Os dias atuais, pois, acabam por quebrar dois paradigmas em relação aos mais idosos. Primeiro, o de que eles são sempre mais sábios quando se considera sabedoria como acúmulo de muitos conhecimentos. Segundo, o de que eles são sempre mais sábios quando se considera sabedoria como prudência, moderação no modo de agir, temperança, reflexão. Neste segundo ponto, cabe registrar que, ao não conseguirem acompanhar as mudanças sociais e tecnológicas, acabam desenvolvendo o citado comportamento de rejeição ao momento presente, passando a considerar que o que era bom era o que havia antigamente. Isso leva, em muitos casos, a um agir desvinculado da prudência e da reflexão.

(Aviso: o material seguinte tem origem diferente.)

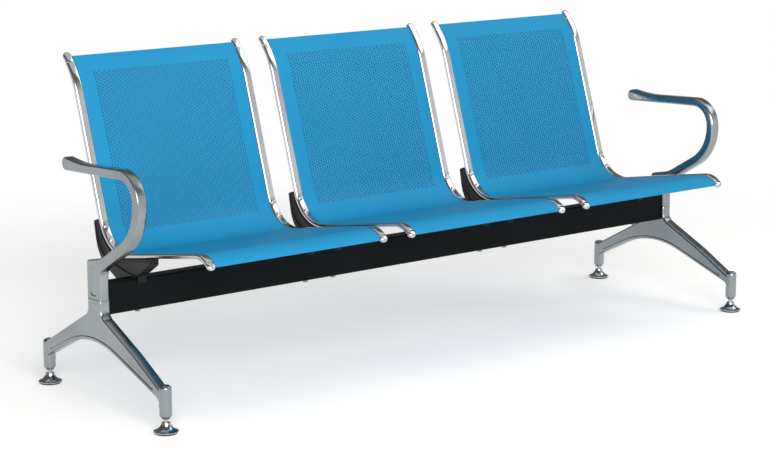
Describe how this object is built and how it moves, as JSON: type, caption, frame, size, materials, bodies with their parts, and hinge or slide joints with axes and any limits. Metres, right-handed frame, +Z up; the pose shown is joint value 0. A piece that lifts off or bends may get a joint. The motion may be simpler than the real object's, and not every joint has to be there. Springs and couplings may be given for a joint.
{
  "type": "beam seating bench",
  "caption": "Beam bench of bent perforated-steel seat shells on chromed side rails, with cast end legs, armrests and levelling feet.",
  "frame": {"origin": "on the floor, below the centre of the bench's bounding box", "axes": "+X along the beam, to the right as seen from the front; -Y is the front, where a sitter looks; +Z up"},
  "size_m": [1.905, 0.6318, 0.7959],
  "materials": {
    "beam_coat": "satin black coating",
    "bracket_coat": "semi-gloss black coating",
    "seat_coat": "satin blue coating",
    "rail_chrome": "bright plated",
    "plated_screws": "bright plated",
    "zinc_bolts": "zinc plated",
    "cast_metal": "polished casting",
    "bush_steel": "machined",
    "spindle_steel": "bright zinc",
    "foot_chrome": "bright plated",
    "pad_rubber": "matte"
  },
  "bodies": {
    "bench": {"beam": "beam_coat", "seat_panel_left": "seat_coat", "rail_left_left": "rail_chrome", "bracket_left_left": "bracket_coat", "rail_left_right": "rail_chrome", "bracket_left_right": "bracket_coat", "rail_caps_left": "rail_chrome", "rail_screws_left": "plated_screws", "beam_bolts_left": "zinc_bolts", "seat_panel_middle": "seat_coat", "rail_middle_left": "rail_chrome", "bracket_middle_left": "bracket_coat", "rail_middle_right": "rail_chrome", "bracket_middle_right": "bracket_coat", "rail_caps_middle": "rail_chrome", "rail_screws_middle": "plated_screws", "beam_bolts_middle": "zinc_bolts", "seat_panel_right": "seat_coat", "rail_right_left": "rail_chrome", "bracket_right_left": "bracket_coat", "rail_right_right": "rail_chrome", "bracket_right_right": "bracket_coat", "rail_caps_right": "rail_chrome", "rail_screws_right": "plated_screws", "beam_bolts_right": "zinc_bolts", "beam_washers": "zinc_bolts", "leg_left": "cast_metal", "armrest_left": "cast_metal", "spigot_screws_left": "zinc_bolts", "socket_bushes_left": "bush_steel", "leg_right": "cast_metal", "armrest_right": "cast_metal", "spigot_screws_right": "zinc_bolts", "socket_bushes_right": "bush_steel"},
    "foot_left_front": {"foot_base_left_front": "foot_chrome", "foot_pad_left_front": "pad_rubber"},
    "spindle_left_front": {"foot_spindle_left_front": "spindle_steel"},
    "foot_left_rear": {"foot_base_left_rear": "foot_chrome", "foot_pad_left_rear": "pad_rubber"},
    "spindle_left_rear": {"foot_spindle_left_rear": "spindle_steel"},
    "foot_right_front": {"foot_base_right_front": "foot_chrome", "foot_pad_right_front": "pad_rubber"},
    "spindle_right_front": {"foot_spindle_right_front": "spindle_steel"},
    "foot_right_rear": {"foot_base_right_rear": "foot_chrome", "foot_pad_right_rear": "pad_rubber"},
    "spindle_right_rear": {"foot_spindle_right_rear": "spindle_steel"}
  },
  "joints": [
    {"name": "foot_travel_left_front", "type": "slide", "parent": "bench", "child": "foot_left_front", "axis": [0, 0, -1], "range_m": [-0.008, 0.014]},
    {"name": "spindle_turn_left_front", "type": "hinge", "parent": "foot_left_front", "child": "spindle_left_front", "pos_m": [-0.924, -0.27225, 0.045], "axis": [0, 0, -1], "range_deg": [-1680, 2915]},
    {"name": "foot_travel_left_rear", "type": "slide", "parent": "bench", "child": "foot_left_rear", "axis": [0, 0, -1], "range_m": [-0.008, 0.014]},
    {"name": "spindle_turn_left_rear", "type": "hinge", "parent": "foot_left_rear", "child": "spindle_left_rear", "pos_m": [-0.924, 0.25275, 0.045], "axis": [0, 0, -1], "range_deg": [-1680, 2915]},
    {"name": "foot_travel_right_front", "type": "slide", "parent": "bench", "child": "foot_right_front", "axis": [0, 0, -1], "range_m": [-0.008, 0.014]},
    {"name": "spindle_turn_right_front", "type": "hinge", "parent": "foot_right_front", "child": "spindle_right_front", "pos_m": [0.924, -0.27225, 0.045], "axis": [0, 0, -1], "range_deg": [-1680, 2915]},
    {"name": "foot_travel_right_rear", "type": "slide", "parent": "bench", "child": "foot_right_rear", "axis": [0, 0, -1], "range_m": [-0.008, 0.014]},
    {"name": "spindle_turn_right_rear", "type": "hinge", "parent": "foot_right_rear", "child": "spindle_right_rear", "pos_m": [0.924, 0.25275, 0.045], "axis": [0, 0, -1], "range_deg": [-1680, 2915]}
  ],
  "couplings": [
    {"joint": "spindle_turn_left_front", "follows": "foot_travel_left_front", "rad_per_m": 3590.4},
    {"joint": "spindle_turn_left_rear", "follows": "foot_travel_left_rear", "rad_per_m": 3590.4},
    {"joint": "spindle_turn_right_front", "follows": "foot_travel_right_front", "rad_per_m": 3590.4},
    {"joint": "spindle_turn_right_rear", "follows": "foot_travel_right_rear", "rad_per_m": 3590.4}
  ]
}
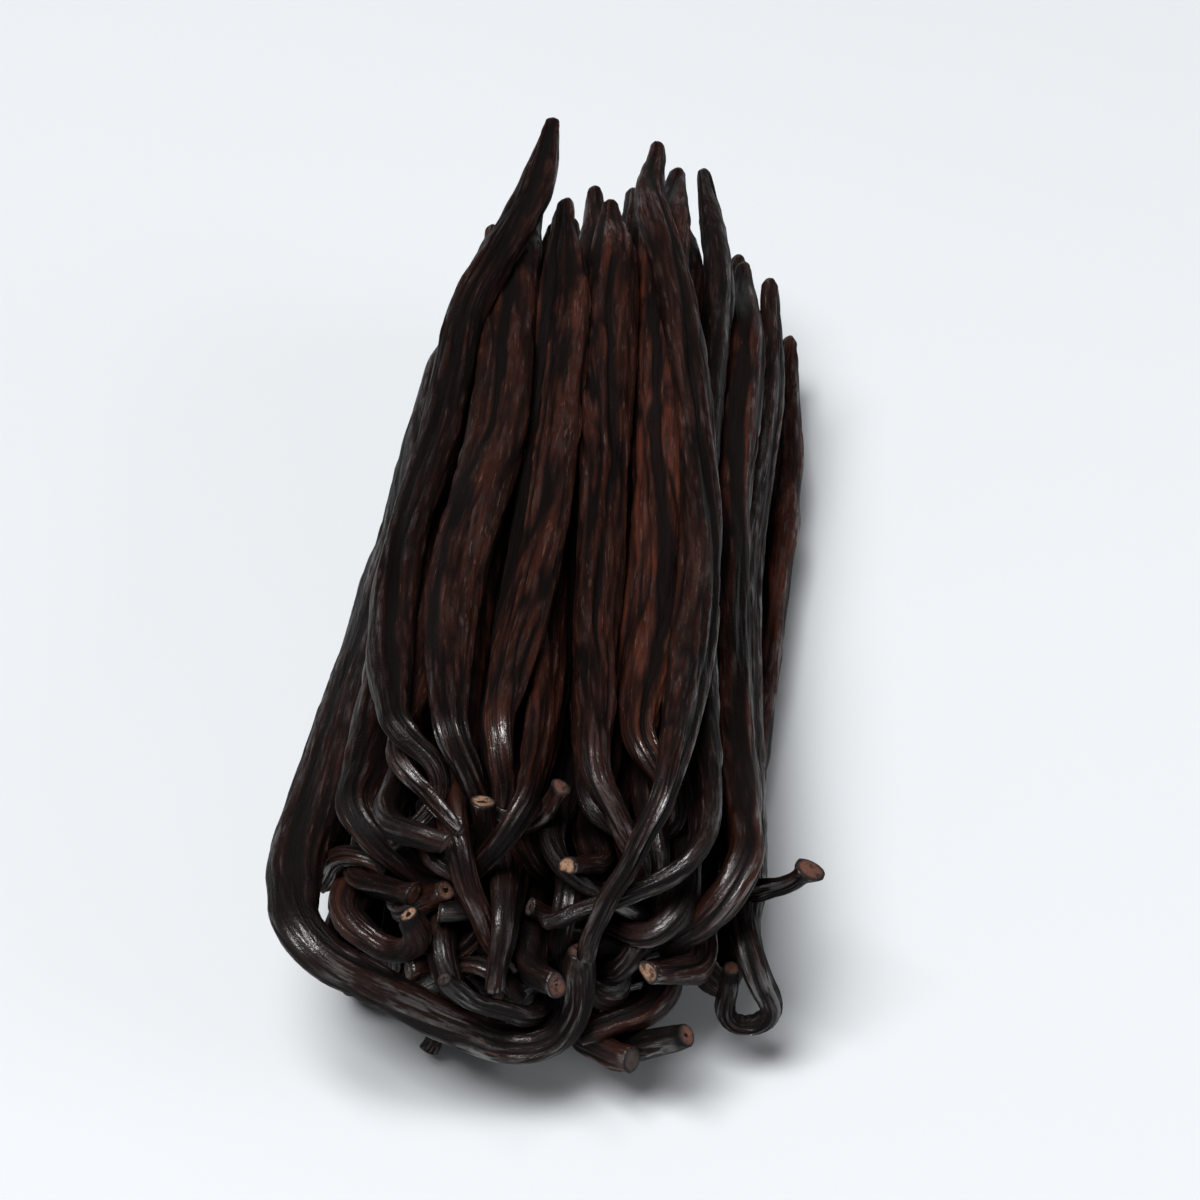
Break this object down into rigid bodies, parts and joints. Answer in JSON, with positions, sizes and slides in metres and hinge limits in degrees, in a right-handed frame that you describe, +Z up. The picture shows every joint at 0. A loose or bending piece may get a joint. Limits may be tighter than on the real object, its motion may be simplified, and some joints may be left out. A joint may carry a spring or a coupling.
{
  "type": "bundle of vanilla pods",
  "caption": "Hand-packed bundle of cured vanilla pods lying on its side, stalk ends curled over each other at one end, tapered ends at the other, as one solid.",
  "frame": {"origin": "middle of the bounding box, on the surface that the bundle lies on", "axes": "+Y runs along the pods from their hooked stalk ends at -Y to their blossom ends at +Y, +Z is up, +X is to the right as seen from the hooked end"},
  "size_m": [0.0626, 0.1676, 0.0475],
  "materials": {
    "pod_skin": "oily, finely wrinkled, near-black brown",
    "stalk_cut": "dry, matt, pale tan cut ends of the stalks"
  },
  "bodies": {
    "root": {"pod_bundle": "pod_skin"}
  },
  "joints": []
}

Fora isso, há a questão de que, com o tempo, a maioria das pessoas tende a reforçar os comportamentos e crenças natos ou adquiridos ao longo da vida. O sujeito racista se torna ainda mais racista, a pessoa amarga se torna ainda mais amarga, a pessoa atenciosa e carinhosa com os demais se torna ainda mais atenciosa e carinhosa etc. Em resumo, a idade não provoca, em muita gente, uma reflexão capaz de levar a uma mudança de atitude e de pensar dirigida a uma vida mais evoluída, a uma vida mais positiva para si mesmo e para a sociedade. Assim, quebra-se também a máxima de que o mais velho é necessariamente o mais sábio do ponto de vista do discernimento sobre a vida.

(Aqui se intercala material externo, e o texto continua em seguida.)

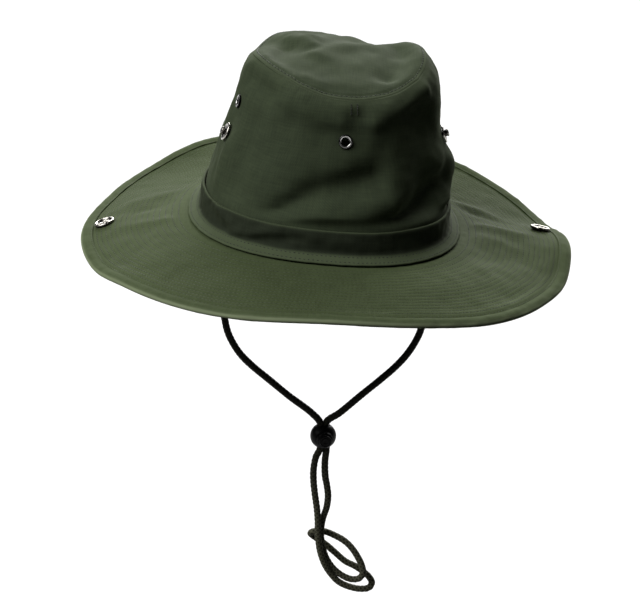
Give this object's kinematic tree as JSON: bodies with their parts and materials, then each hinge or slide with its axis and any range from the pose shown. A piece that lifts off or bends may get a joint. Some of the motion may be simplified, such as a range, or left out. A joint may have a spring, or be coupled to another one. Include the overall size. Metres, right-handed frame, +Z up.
{
  "type": "bush hat with chin cord",
  "caption": "Cloth bush hat: soft dented crown, folded band, wide stitched brim with side snaps, vent eyelets and a looped chin cord with a spring lock.",
  "frame": {"origin": "middle of the head opening, level with the foot of the crown, where the hat sits on a head", "axes": "+Z up, -Y towards the front of the hat, +X to the right as seen from the front. Left and right in the names are as seen from the front"},
  "size_m": [0.3459, 0.3577, 0.4204],
  "materials": {
    "cotton_crown": "olive cotton drill, washed",
    "cotton_brim": "olive cotton drill, stitched in rows",
    "nickel": "nickel-plated brass, lightly brushed",
    "cord_braid": "round black braid",
    "lock_plastic": "moulded black, semi-gloss"
  },
  "bodies": {
    "hat": {"crown_tip": "cotton_crown", "crown_side": "cotton_crown", "hat_band": "cotton_crown", "brim": "cotton_brim", "brim_hem": "cotton_brim", "eyelet_front": "nickel", "eyelet_left": "nickel", "eyelet_right": "nickel", "eyelet_back": "nickel", "crown_snap_left": "nickel", "crown_snap_right": "nickel", "brim_snap_left": "nickel", "brim_snap_right": "nickel", "cord_tab_left": "cotton_brim", "cord_tab_right": "cotton_brim", "chin_cord": "cord_braid", "cord_lock_body": "lock_plastic"},
    "button": {"cord_lock_button": "lock_plastic"}
  },
  "joints": [
    {"name": "button_press", "type": "slide", "parent": "hat", "child": "button", "axis": [-0.1392, 0.9903, 0], "range_m": [0, 0.0022], "stiffness_N_per_m": 300, "springref_m": -0.001}
  ]
}
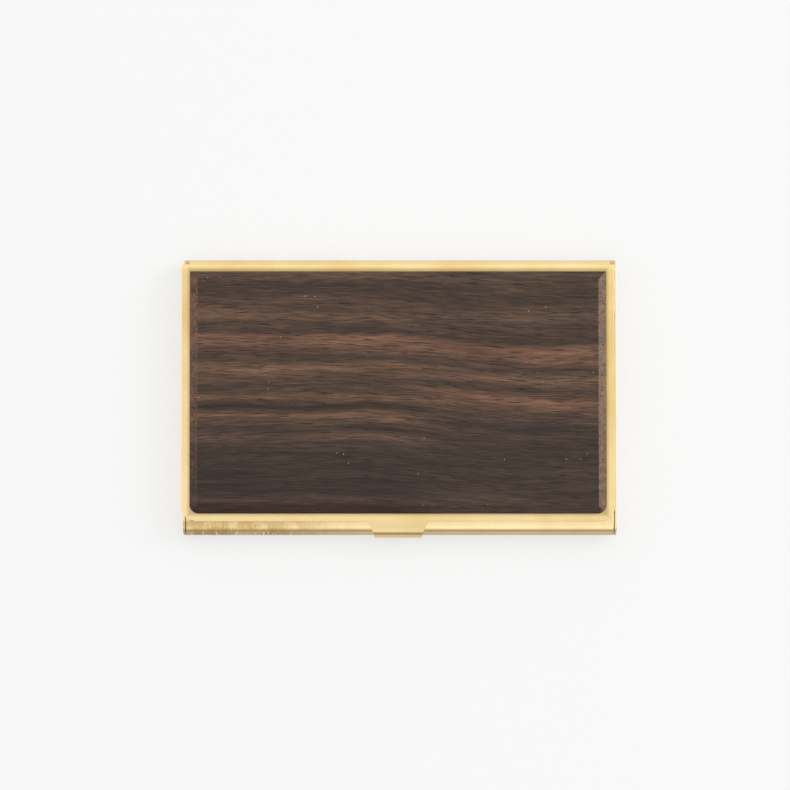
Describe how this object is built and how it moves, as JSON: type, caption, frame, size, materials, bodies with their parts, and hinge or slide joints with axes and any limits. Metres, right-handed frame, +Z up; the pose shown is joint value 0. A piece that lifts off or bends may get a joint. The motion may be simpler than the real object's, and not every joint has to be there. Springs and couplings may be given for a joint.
{
  "type": "business card case",
  "caption": "Slim hinged card case: folded brass base with half-round front and rear edges, flat brass lid with a bevelled dark wood panel and a thumb tab.",
  "frame": {"origin": "centre of the flat underside of the base", "axes": "+X across the case to the right seen from the front, +Y from the thumb tab towards the hinge, +Z up through the lid"},
  "size_m": [0.095, 0.061, 0.008],
  "materials": {
    "brass": "satin brushed, lightly tarnished",
    "ebony": "oiled striped ebony, grain along X",
    "spring_bronze": "rolled strip",
    "adhesive": "cured film"
  },
  "bodies": {
    "base": {"base_shell": "brass", "hinge_pin_left": "brass", "hinge_pin_right": "brass", "card_spring": "spring_bronze", "card_spring_rivets": "brass"},
    "lid": {"lid_plate": "brass", "wood_panel": "ebony", "panel_adhesive": "adhesive", "hinge_lug_left": "brass", "hinge_lug_right": "brass", "lug_rivets": "brass"}
  },
  "joints": [
    {"name": "lid_hinge", "type": "hinge", "parent": "base", "child": "lid", "pos_m": [0, 0.02745, 0.00275], "axis": [-1, 0, 0], "range_deg": [0, 105]}
  ]
}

Tudo isso não significa que eu esteja condenando os idosos. Eu sou relativamente novo, faço 45 anos agora no dia 24 de março, mas já estou mais perto da velhice do que da juventude. Apesar da minha fala acima, acredito que o ápice da sabedoria só vem como o passar de muitas décadas. Por outro lado, e isso é o cerne do meu texto, o passar de muitas décadas não é garantia de sabedoria, pois são poucas as pessoas que conseguem acumular experiência sem rejeitar as mudanças cada vez mais velozes, sem cair no saudosismo, na falta de reflexão e em tantos outros comportamentos tão contrários ao que se espera de uma pessoa verdadeiramente sábia.